Wolverton made several unsuccessful attempts to break into what every comic book artist viewed as the mother lode – newspaper comics syndication. Among his several failed attempts to break into strips, he translated his Scoop Scuttle screwball comic book character to a daily format on spec.

Top 2019 Books: #7 Mickey Mouse As Adventure Hero

7. Mickey Mouse: The Greatest Adventures, by Floyd Gottfredson, Fantagraphics, $49.99.

Fantagraphics’ complete reprinting of the Floyd Gottfredson Mickey Mouse dailies has been among the most literate and richly contextualized comics history projects in recent years. This one volume color rendering of some of Mickey’s best adventures between 1930 and 1951 is a shorter, more affordable sample. Here is Mickey evolving from scrappy, spunky adventure hero of the 30s to bland suburban everyman of the 50s. Lest we forget, Mickey’s 1930 comic strip launch places him at the advance guard of adventure strips, along with Orphan Annie and Wash Tubbs and Popeye that would bring us 30s powerhouses – Dick Tracy, Terry and the Pirates, Flash Gordon et. al. Gottfredson’s penchant for putting movement, gestures, expression and urgency into every panel is matched by his and collaborators’ mastery of story pacing and suspense. While I would quibble with some of the choices (really, no Phantom Blot?), this is a great sampling across eras for those who aren’t up for buying the enture run. 

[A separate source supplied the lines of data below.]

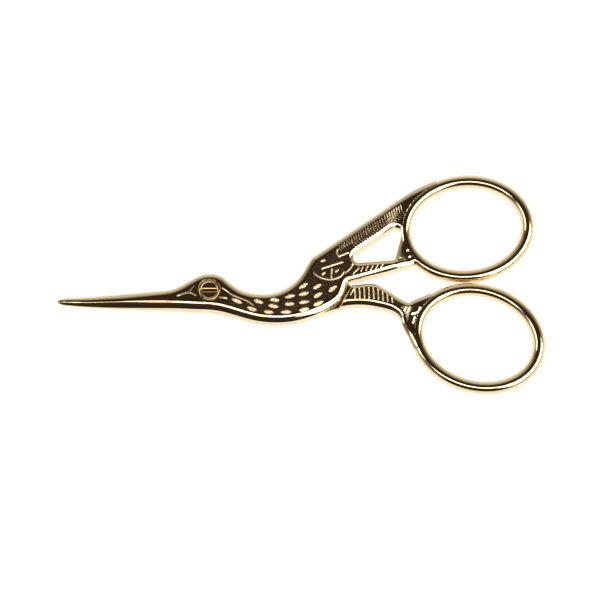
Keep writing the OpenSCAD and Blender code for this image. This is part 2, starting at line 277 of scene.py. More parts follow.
def nearest(points, outlines, batch=400):
    """Distance to the nearest outline, the way inwards there, and its bevel's three values."""
    a, ab, table = [], [], []
    for o in outlines:
        a.append(o["points"])
        ab.append(np.roll(o["points"], -1, 0) - o["points"])
        values = np.c_[o["normals"], o["bevel"]]
        table.append(np.c_[values, np.roll(values, -1, 0)])
    a, ab, table = np.concatenate(a), np.concatenate(ab), np.concatenate(table)
    length2 = (ab ** 2).sum(1)
    distance, found = np.empty(len(points)), np.empty((len(points), 5))
    for start in range(0, len(points), batch):
        p = points[start:start + batch]
        px, py = p[:, :1] - a[:, 0], p[:, 1:] - a[:, 1]
        t = np.clip((px * ab[:, 0] + py * ab[:, 1]) / length2, 0, 1)
        d2 = (px - t * ab[:, 0]) ** 2 + (py - t * ab[:, 1]) ** 2
        i = d2.argmin(1)
        rows = np.arange(len(p))
        distance[start:start + batch] = np.sqrt(d2[rows, i])
        share = t[rows, i][:, None]
        found[start:start + batch] = table[i, :5] * (1 - share) + table[i, 5:] * share
    normal = found[:, :2] / np.linalg.norm(found[:, :2], axis=1)[:, None]
    return distance, normal, found[:, 2:]


def inside(points, outlines, batch=1000):
    """Whether each point lies on the metal."""
    odd = np.zeros(len(points), bool)
    for o in outlines:
        a, b = o["points"], np.roll(o["points"], -1, 0)
        rise = np.where(a[:, 1] == b[:, 1], 1e-9, b[:, 1] - a[:, 1])
        for start in range(0, len(points), batch):
            x, y = points[start:start + batch, :1], points[start:start + batch, 1:]
            crosses = (a[:, 1] > y) != (b[:, 1] > y)
            at = a[:, 0] + (y - a[:, 1]) * (b[:, 0] - a[:, 0]) / rise
            odd[start:start + batch] ^= (crosses & (x < at)).sum(1) % 2 == 1
    return odd


def filling(outlines):
    """Evenly spread points on the metal, in rows that are offset by half a cell in turn."""
    corners = np.concatenate([o["points"] for o in outlines])
    low, high = corners.min(0), corners.max(0)
    rows = []
    for k, y in enumerate(np.arange(low[1], high[1], CELL * math.sqrt(3) / 2)):
        y += 1e-5
        cuts = []
        for o in outlines:
            a, b = o["points"], np.roll(o["points"], -1, 0)
            hit = (a[:, 1] > y) != (b[:, 1] > y)
            a, b = a[hit], b[hit]
            cuts.append(a[:, 0] + (y - a[:, 1]) * (b[:, 0] - a[:, 0]) / (b[:, 1] - a[:, 1]))
        cuts = np.sort(np.concatenate(cuts))
        offset = 0.5 * (k % 2)
        for left, right in zip(cuts[::2], cuts[1::2]):
            first = math.ceil((left - low[0]) / CELL + offset)
            count = int((right - left) / CELL) + 1
            x = low[0] + (np.arange(first, first + count) - offset) * CELL
            x = x[x < right]
            rows.append(np.c_[x, np.full(len(x), y)])
    return np.concatenate(rows)


# Relief

def bar(line, width=0.34, steep=0.2):
    """A raised line along given points, whose upper side is the high one."""
    return {"line": even(line, 0.13), "width": width, "height": width * steep}


def feather(x, y, turn, length=2.05, width=0.84):
    """A raised oval feather."""
    return {"centre": np.array([x, y]), "turn": math.radians(turn),
            "length": length, "width": width}


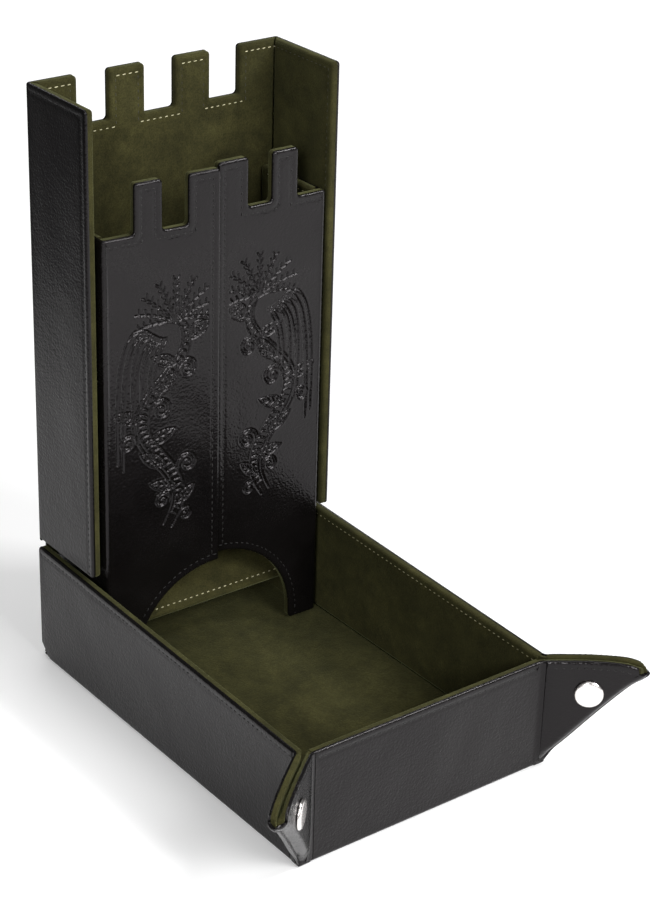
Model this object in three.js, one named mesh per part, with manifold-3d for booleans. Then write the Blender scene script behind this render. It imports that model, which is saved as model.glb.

Top 2019 Books: #8 Elmo…No, Not That One

#8 Elmo: An American Experiment by Cecil Jenson, edited by Frank M. Young, Middletown DE, Labor of Love Press, $14.99

What a find. Young has unearthed and reprinted a darkly surreal strip from the late 1940s by the author of the later Little Debbie strip of the 1950s. It seems like a Li’l Abner knockoff, with the rural rube Elmo encountering urban caricatures. But Jenkens sends Elmo down some of the darkest urban and psychological alleyways of post-war America. Its brief run shows it was too strange for post-war audiences groping to return to normality after WWII. But Elmo suggests a kind of unease to that project that would also come out in 40s noir, crime comics and 50s horror comics. 

Top 2019 Books: #9 Charlie Chan

#9 Charlie Chan, 1938 (LOAC Essentials Vol. 13) by Alfred Andriola. IDW, $29.99

The LOAC Essentials series highlights a full year of classic strips that may not support a full reprint series. And it uses a uniquely narrow format that displays a strip per page for a singular reading experience.  It is an inspired imprint from The Library of American Comics that makes accessible many strips that might be lost to history. Charlie Chan had decent locked-room mystery plotting that channeled the popular novels and films. Andriola, who went on to do Kerry Drake strips for years, took his visual cues from Milton Caniff, even if he lacked the master’s rich talents. Modern sensibilities will need to excuse the daily dose of stereotypical Confucian aphorisms, though.